**WHAT YOU NEED TO DO**: Copy each line exactly.

**SUPPLIED MATERIAL**:
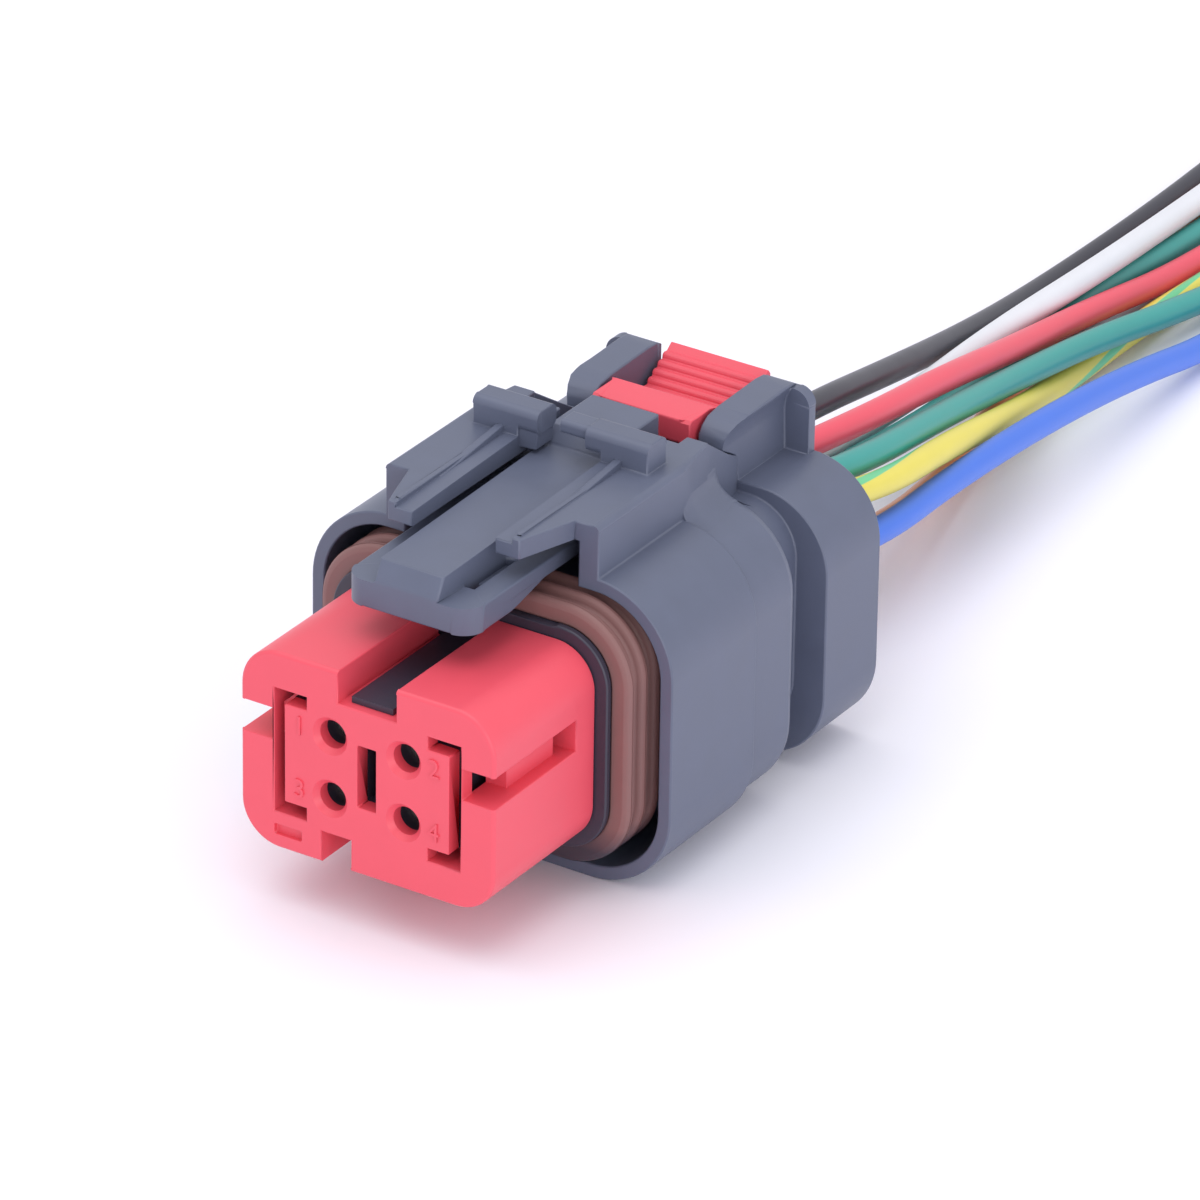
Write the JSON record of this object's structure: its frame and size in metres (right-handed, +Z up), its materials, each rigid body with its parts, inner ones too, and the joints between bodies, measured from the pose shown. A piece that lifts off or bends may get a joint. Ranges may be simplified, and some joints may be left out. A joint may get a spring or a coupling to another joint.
{
  "type": "sealed cable connector plug",
  "caption": "Rectangular sealed wiring plug with a front terminal lock, ribbed seal in a shroud, guarded latch, sliding position lock and coloured leads.",
  "frame": {"origin": "on the ground, under the middle of the plug without its leads", "axes": "+Z up, +Y from the mating face back to the leads, X across the mating face"},
  "size_m": [0.0378, 0.207, 0.0374],
  "materials": {
    "housing_plastic": "dark blue-grey glass-filled plastic, fine matte moulding",
    "latch_plastic": "the same dark blue-grey plastic",
    "lock_red": "bright red plastic, satin",
    "slide_red": "bright red plastic, satin",
    "seal_rubber": "red-brown silicone rubber",
    "mat_rubber": "red-brown silicone rubber",
    "retainer_plastic": "black plastic",
    "contact_metal": "tin-plated copper alloy",
    "conductor_metal": "tinned copper strands",
    "insulation_black": "soft lead insulation, satin",
    "insulation_white": "soft lead insulation, satin",
    "insulation_orange": "soft lead insulation, satin",
    "insulation_teal_a": "soft lead insulation, satin",
    "insulation_teal_b": "soft lead insulation, satin",
    "insulation_red": "soft lead insulation, satin",
    "insulation_yellow_green": "soft lead insulation, satin, with a green stripe",
    "insulation_blue": "soft lead insulation, satin"
  },
  "bodies": {
    "housing": {"plug_housing": "housing_plastic", "interface_seal": "seal_rubber", "wire_seal": "mat_rubber", "seal_retainer": "retainer_plastic", "contact_1": "contact_metal", "contact_2": "contact_metal", "contact_3": "contact_metal", "contact_4": "contact_metal", "lead_black": "insulation_black", "lead_white": "insulation_white", "lead_orange": "insulation_orange", "lead_teal_a": "insulation_teal_a", "lead_red": "insulation_red", "lead_yellow_green": "insulation_yellow_green", "lead_teal_b": "insulation_teal_b", "lead_blue": "insulation_blue", "conductor_black": "conductor_metal", "conductor_white": "conductor_metal", "conductor_orange": "conductor_metal", "conductor_teal_a": "conductor_metal", "conductor_red": "conductor_metal", "conductor_yellow_green": "conductor_metal", "conductor_teal_b": "conductor_metal", "conductor_blue": "conductor_metal"},
    "latch": {"latch_arm": "latch_plastic"},
    "terminal_lock": {"front_lock": "lock_red"},
    "slide_lock": {"position_lock": "slide_red"}
  },
  "joints": [
    {"name": "latch_tilt", "type": "hinge", "parent": "housing", "child": "latch", "pos_m": [0, -0.00145, 0.02995], "axis": [-1, 0, 0], "range_deg": [0, 3.5], "stiffness_Nm_per_rad": 3},
    {"name": "terminal_lock_slide", "type": "slide", "parent": "housing", "child": "terminal_lock", "axis": [0, -1, 0], "range_m": [0, 0.0024]},
    {"name": "position_lock_slide", "type": "slide", "parent": "housing", "child": "slide_lock", "axis": [0, -1, 0], "range_m": [0, 0.002]}
  ]
}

**OUTPUT OF THE TASK**:
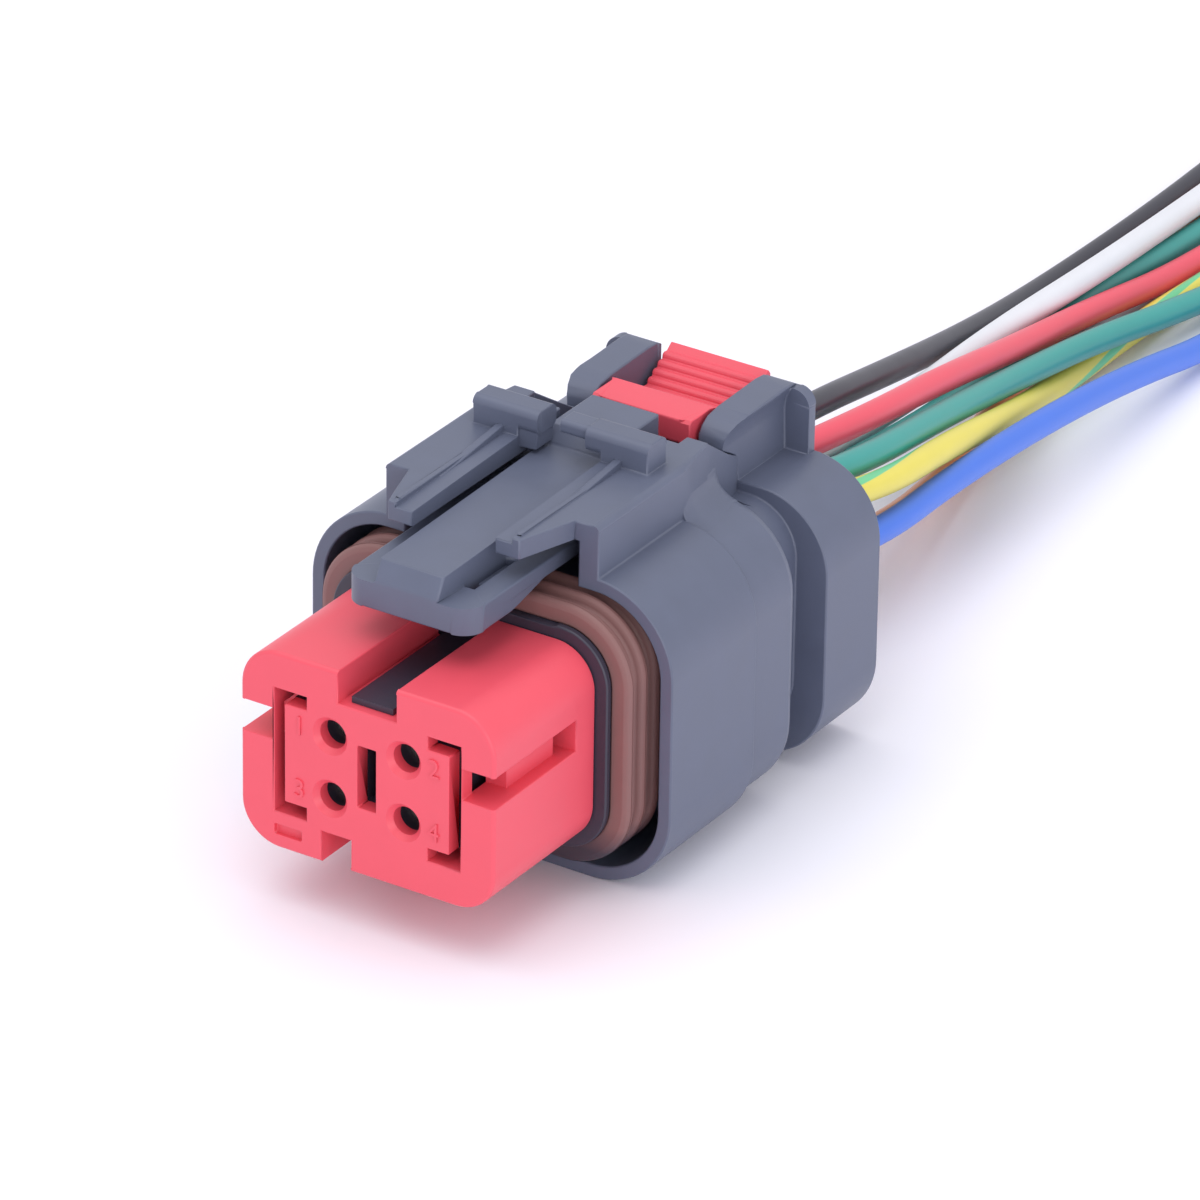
Write the JSON record of this object's structure: its frame and size in metres (right-handed, +Z up), its materials, each rigid body with its parts, inner ones too, and the joints between bodies, measured from the pose shown. A piece that lifts off or bends may get a joint. Ranges may be simplified, and some joints may be left out. A joint may get a spring or a coupling to another joint.
{
  "type": "sealed cable connector plug",
  "caption": "Rectangular sealed wiring plug with a front terminal lock, ribbed seal in a shroud, guarded latch, sliding position lock and coloured leads.",
  "frame": {"origin": "on the ground, under the middle of the plug without its leads", "axes": "+Z up, +Y from the mating face back to the leads, X across the mating face"},
  "size_m": [0.0378, 0.207, 0.0374],
  "materials": {
    "housing_plastic": "dark blue-grey glass-filled plastic, fine matte moulding",
    "latch_plastic": "the same dark blue-grey plastic",
    "lock_red": "bright red plastic, satin",
    "slide_red": "bright red plastic, satin",
    "seal_rubber": "red-brown silicone rubber",
    "mat_rubber": "red-brown silicone rubber",
    "retainer_plastic": "black plastic",
    "contact_metal": "tin-plated copper alloy",
    "conductor_metal": "tinned copper strands",
    "insulation_black": "soft lead insulation, satin",
    "insulation_white": "soft lead insulation, satin",
    "insulation_orange": "soft lead insulation, satin",
    "insulation_teal_a": "soft lead insulation, satin",
    "insulation_teal_b": "soft lead insulation, satin",
    "insulation_red": "soft lead insulation, satin",
    "insulation_yellow_green": "soft lead insulation, satin, with a green stripe",
    "insulation_blue": "soft lead insulation, satin"
  },
  "bodies": {
    "housing": {"plug_housing": "housing_plastic", "interface_seal": "seal_rubber", "wire_seal": "mat_rubber", "seal_retainer": "retainer_plastic", "contact_1": "contact_metal", "contact_2": "contact_metal", "contact_3": "contact_metal", "contact_4": "contact_metal", "lead_black": "insulation_black", "lead_white": "insulation_white", "lead_orange": "insulation_orange", "lead_teal_a": "insulation_teal_a", "lead_red": "insulation_red", "lead_yellow_green": "insulation_yellow_green", "lead_teal_b": "insulation_teal_b", "lead_blue": "insulation_blue", "conductor_black": "conductor_metal", "conductor_white": "conductor_metal", "conductor_orange": "conductor_metal", "conductor_teal_a": "conductor_metal", "conductor_red": "conductor_metal", "conductor_yellow_green": "conductor_metal", "conductor_teal_b": "conductor_metal", "conductor_blue": "conductor_metal"},
    "latch": {"latch_arm": "latch_plastic"},
    "terminal_lock": {"front_lock": "lock_red"},
    "slide_lock": {"position_lock": "slide_red"}
  },
  "joints": [
    {"name": "latch_tilt", "type": "hinge", "parent": "housing", "child": "latch", "pos_m": [0, -0.00145, 0.02995], "axis": [-1, 0, 0], "range_deg": [0, 3.5], "stiffness_Nm_per_rad": 3},
    {"name": "terminal_lock_slide", "type": "slide", "parent": "housing", "child": "terminal_lock", "axis": [0, -1, 0], "range_m": [0, 0.0024]},
    {"name": "position_lock_slide", "type": "slide", "parent": "housing", "child": "slide_lock", "axis": [0, -1, 0], "range_m": [0, 0.002]}
  ]
}